テレワークでコミュニケーションが減り、情報共有がしにくくなった企業にも営業日報の導入をおすすめします。本来はオフィスでの雑談で業務内容のみならず心境や人物像まで把握するものですが、テレワークにより部下の表情など些細な変化が見えなくなり、部下が何を考えているか分からなくなった管理職の方は多いでしょう。

営業日報に普段の何気ない気付きや心境などを記入してもらうことが、チャットでは補えない変化を読み取るきっかけになります。チャットは会話形式で返答を求める傾向が強いですが、営業日報は必ずしもすべてのコメントにフィードバックを強要するものではなく、一方的に書ける気軽さがあります。

営業日報は新たなコミュニケーションツールになる

豊富にサービスが存在する昨今、営業に求められる力は「問題解決力」と「チームワーク」だと考えています。これまでは部下と上司が同じオフィスにいたため、対面コミュニケーションを通して能力を養ってきましたが、コロナ後はそれが難しくなりました。

営業日報は対面に近いコミュニケーションを実現し、部門間の壁を乗り越えチーム力を高めるため、「問題解決力」と「チームワーク」を養うのに最適なツールです。日報アプリ「gamba!」の場合も、営業日報をメンバー全体で共有しあいコメントができる「営業日報×SNS」の仕組みを取り入れて、より大きなメリットを享受しやすい形式にアップデートしました。

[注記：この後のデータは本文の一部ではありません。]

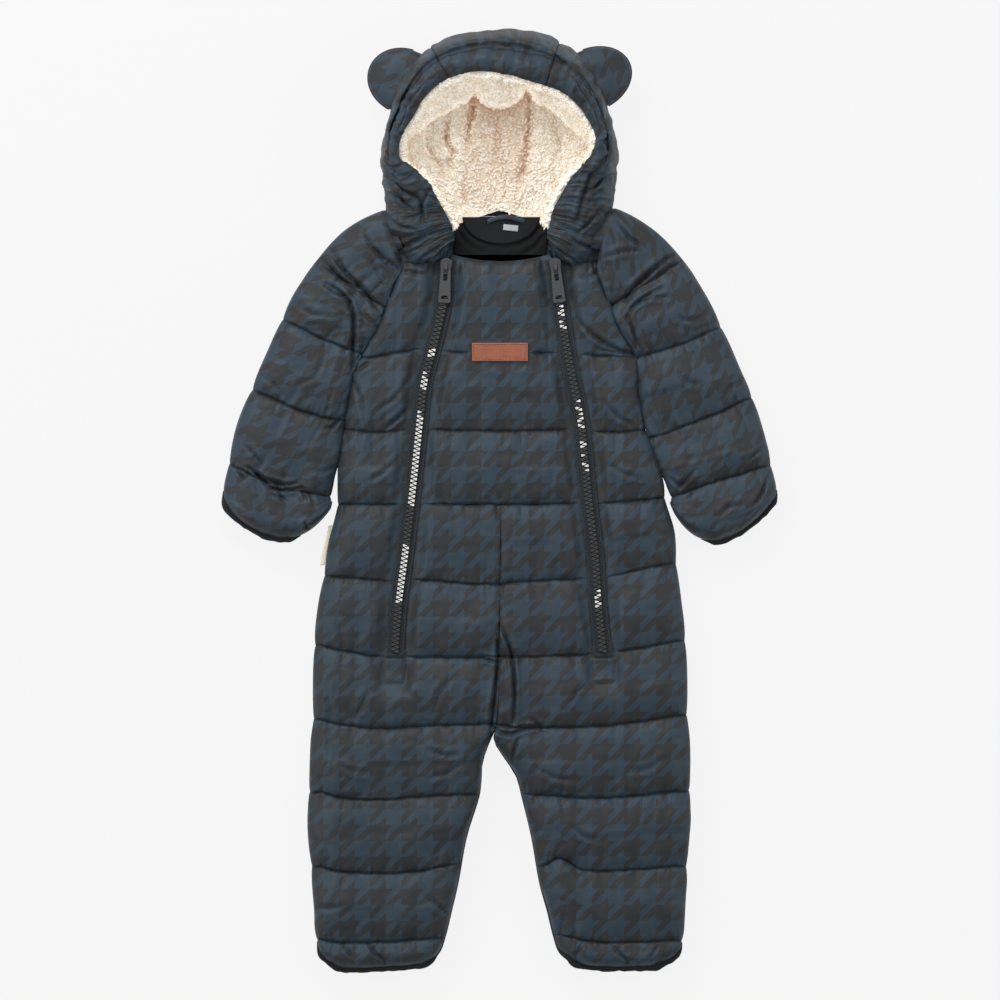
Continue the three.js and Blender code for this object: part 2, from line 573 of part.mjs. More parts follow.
function backLeg(side) {
  const inward = side === 'right' ? 1 : -1;
  return backPanel({
    rows: BACK_LEG_ROWS,
    trimTop: SEAM_GAP / 2,
    columns: (y, line) => {
      const outer = scalloped(side, y, line) + inward * (SEAM_GAP / 2);
      const inner = innerEdge[side](y) - inward * (SEAM_GAP / 2);
      const near = EDGE_STEPS.map((step) => outer + inward * step);
      const far = EDGE_STEPS.map((step) => inner - inward * step).reverse();
      return [...near, (near.at(-1) + far[0]) / 2, ...far];
    },
    free: (x, y, line) => {
      const outer = Math.abs(x - scalloped(side, y, line));
      const inner = Math.abs(x - innerEdge[side](y));
      const seamed = smooth((CROTCH_Y + 8 - y) / 22);
      return flatRoll(outer, 1) * flatRoll(inner, seamed) * hemRoll(y);
    },
  });
}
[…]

コロナ禍をきっかけに、営業日報はコミュニケーション不足を補うツールとして価値が見直されています。改めてその価値を理解するとともに、必要な企業や組織に届いてほしいと願っています。

※記載の内容は2023年2月時点の情報です。

まとめ

  • 営業日報で日々の業務を振り返り、気付きを促すことで成長を促せる。
  • 共有することで、個人の気付きを全社の気付きへと最大化できる。
  • 営業日報は部署ごとの意思疎通を密にするだけでなく、離職率の低下にもつながる。
  • 毎日記入してもらうためには、簡単にフィードバックできる環境づくりと、上司自身も毎日書くことが有効。